Children respect consistency. They know who loves them. They know who wants to be there and who doesn’t, even when you’ve had to give them extra work or time out of recess. They also know they need boundaries. While they don’t always like the rules they must follow, they are glad those rules are there. Most grown-ups could take some lessons from their kids in that regard.
There are the kids in the EIP classes (early intervention), that have varying degrees of challenges in learning. These children have a huge span of personalities and abilities. They are not physically challenged, but have home situations or learning delays that make it trying for them to sit in school and process information as some others do. These kids will worm their way into your heart and while you hope like holy heck they will be successes in life, you know that some have the odds stacked against them. Regardless of that fact, you have to realize that you are affecting this part of their life and hope it has some impact, even if it’s a small one. These kids are usually charmers and sweet and usually precocious. They also are brutally honest and will make you feel like Superwoman when they share their thoughts or emotions with you.
There are also many kids that are physically challenged as well as being learning delayed. These children are generally bright, always have a smile on their faces and try their best to learn and behave. With inclusion becoming more and more the norm, these kids are looked upon by the other students as just one more friend in their class. Most of the time their disability becomes something that is not even noticed.
Now, FINALLY the reason for writing today. (I can get a bit wordy when it’s about something I’m passionate about…teaching and children are near or at the top of the list) I was in a 1st grade EIP class today, one of my favorite classes. There is a student in this particular class that I have spent a lot of time with over the past 2 years. His name is Ade. He’s a precious little boy that last year came in shy and bewildered and pretty much stayed that way all year. This year has seen him begin to come out of his shell. He smiles much more. He’s finally “getting it” in the classroom, his work has improved more than I can tell you…it’s starting to click for him. He talked my ear off today, something he never would have done last year beyond random words here and there.
Ade is moving to Illinois tomorrow. The move came unexpectedly and for some reason, finding out yesterday that this would be his last day here in our school made me sad. While I was glad to get to teach and spend his last day with him…when his mom and brothers came to pick him up, it hit me harder than most. Children move in and out of the school with increasing frequency in our current fluid society, but this one got through to me and I’m not sure I even realized it until I knew he was leaving. I do have his phone # and address in Illinois to keep in touch with him, and will.
While I was losing one student today, I met a brand new one that transferred into the school last week. Jamal is in the same class. He’s a bright kid and has a huge smile. He whizzed through his work ahead of everyone else and I had to wonder why he had been placed in the EIPclass. I soon found out. Everyone was working. Jamal had finished and had asked to write a story on the back of his paper while everyone else finished. I told him that would be great. I watched as he wrote for about 10 minutes, his face intense with concentration. He came up to me in the back of the room wanting to read his masterpiece to me. He started to read the words expressing how much he missed his mother. The sentences told of the special things mom did for him and how he wishes she were here.

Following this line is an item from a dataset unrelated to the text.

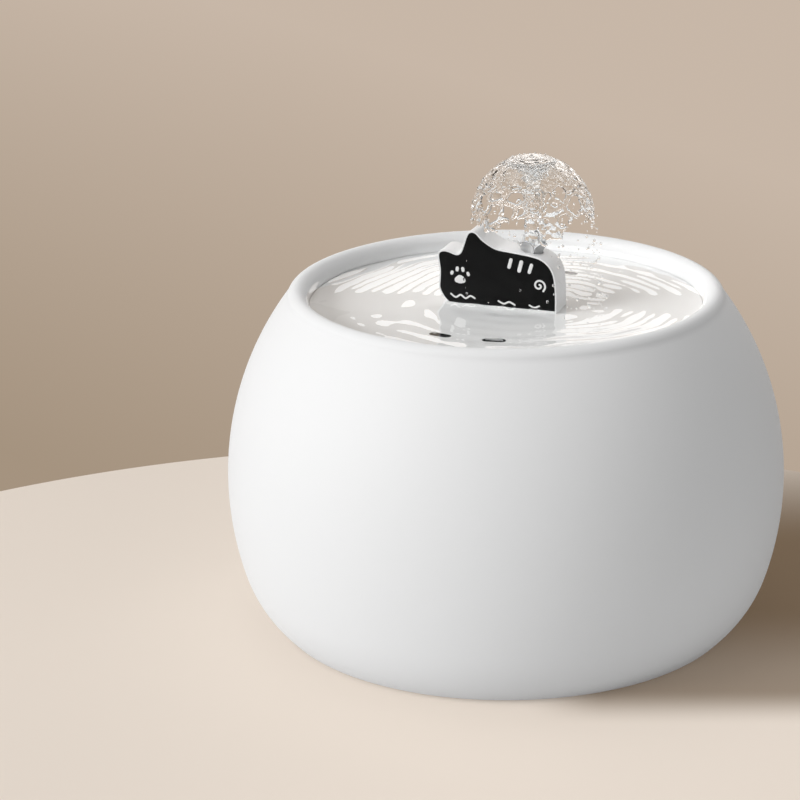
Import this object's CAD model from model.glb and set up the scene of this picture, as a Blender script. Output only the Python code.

Not yet knowing his history, I thought perhaps mom might travel or that he had a family that had experienced divorce. I wasn’t going to ask Jamal, but when he finished reading, he looked up at me and more words starting spilling out. He was very matter of fact, but you knew those words had been bottled up for a while. He told me of a sibling that had died, I didn’t ask how. He told me that “they” had taken his sister and him out of their home and away from their mom to keep them safe. He paused, waiting for my response. Quite frankly, for someone that is rarely at a loss for words, I had to stop and think. I tried to reassure him that things would work out as they should. I told him how very glad I am that he’s with us now and how glad I am that he and his sister are indeed safe. I felt like I was bumbling through my rambling words, but he was listening. As I finished all I could say, a smile burst out on his face and he hugged me. This child just met me today and already he gave ME a gift.

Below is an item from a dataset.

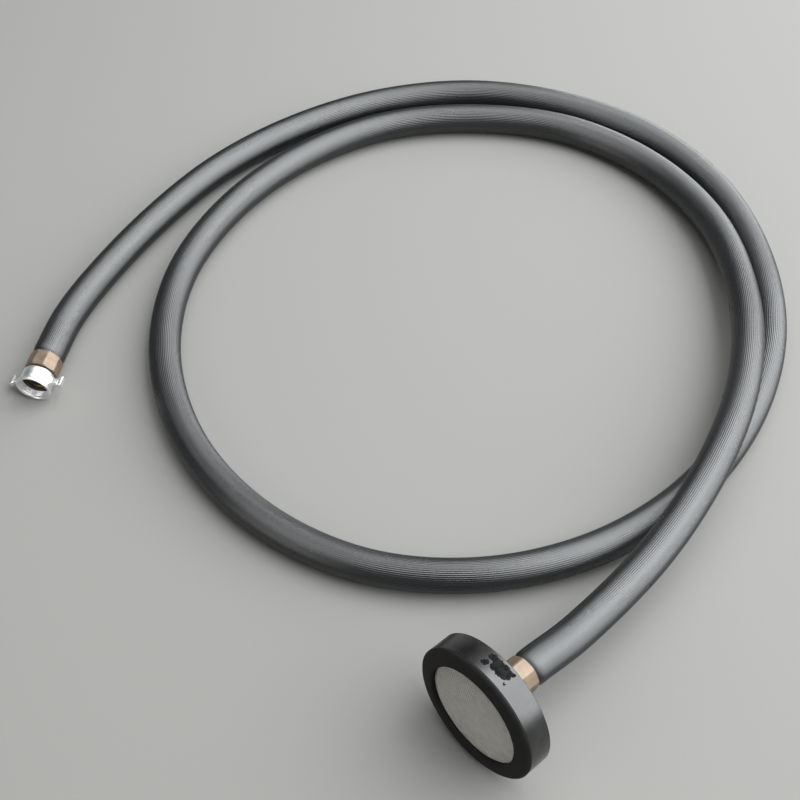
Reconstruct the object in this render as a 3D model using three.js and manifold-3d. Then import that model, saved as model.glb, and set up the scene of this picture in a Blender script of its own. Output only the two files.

I’m very aware of the problems with education. In fact, if you crossed my path, you’d hear me regularly giving my opinion of what we’re doing to our kids in the name of “progress” both from a teacher stand point and as a parent. That isn’t something I can change right now, it requires time and legislation and common sense that I’m not sure some powers that be even have. Regardless of this though, I can make a difference and try to do just that in my little corner of the world with the children I have the privilege of interacting with.
So, I do what I can.
I try to show up each day I’m at school excited to be there. I give the children parts of myself. I tell them stories about my kids and my life and make myself a little more human. I let them know about teachers I had that changed my life or gave me little tricks to make learning easier that have stayed with me. I smile and outright laugh often and easily. I make a fool of myself in assemblies or at dances…I don’t take myself so seriously and it breaks through to them. I wear funky outfits or jewelry that gives them something to talk about and smile.

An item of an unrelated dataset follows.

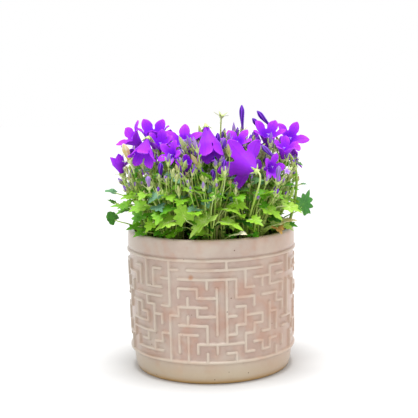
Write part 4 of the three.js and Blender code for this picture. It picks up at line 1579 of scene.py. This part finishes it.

I listen when they are excited or upset, knowing that sometimes no one else in their life takes the time. I always hug anyone back that gives me one. My classes are loud and interactive and they LEARN and remember. I thoroughly enjoy what I’m doing, I’m good at it and it’s my niche. When you find something that makes you happy, it shows…whether professionally or personally. I’m not the perfect teacher, I have many faults, but one of them will never be that I don’t care and give them my best even when I’m tired. My Connecticut Yankee would tell you that my face absolutely lights up when I talk about “my” kids.
What those kids give to me however, is absolutely priceless…and they do it without even trying..just by being themselves.